Opposing views: Trinity remains heavily dependent on railcars, and this industry will determine the fate of TRN shares for some years to come. There are good reasons for shareholders to follow insiders and lighten up on the shares into the recent strength. Among these reasons are the history of TRN shares to peak several quarters before earnings peak and to bottom quarters or even years before earnings trough. Every past time when TRN peaked before a downturn in its business, bulls thought the future looked rosy in the short to intermediate term. Why should this time be different?
In addition, many people believe that economic activity in the U.S. has been artificially pumped up by central governmental fiscal and especially monetary policies, and these unsustainable props are winding down, so prepare for macro contraction or deceleration of growth at best. If that occurs, TRN is unlikely to be spared, at least for a while until it shows it can grow rapidly in a time of threatened recession.
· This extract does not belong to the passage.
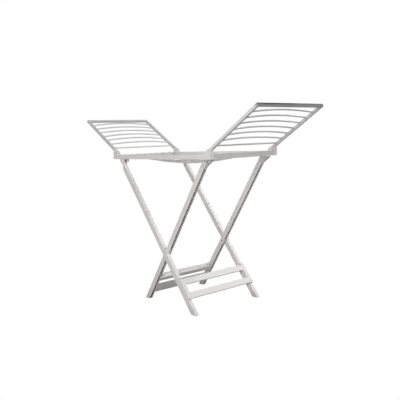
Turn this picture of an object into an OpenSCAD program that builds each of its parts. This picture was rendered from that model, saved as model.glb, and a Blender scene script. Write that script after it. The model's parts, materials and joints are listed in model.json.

Many other objections to the bull case on TRN exist, of course.
Summary: TRN is very well placed to continue to outperform the general market. It has a leadership position in its core field(s), and its growth driver is a favorite of Wall Street's: the unconventional hydrocarbon extraction business and the related reindustrialization of America.
With strong current results and numerous growth drivers within its existing industries and into new ones, and with international expansion on the short-term horizon, TRN shares may pick up institutional and large-cap brokerage favorable attention. It might even become a bit of an icon, given its employee-centric and forward-looking flexible production focus.
Many investors who enjoy investing in individual stocks will find much to think about if they research the shares of Trinity Industries.
Disclaimer: Not investment advice. I am not an investment adviser.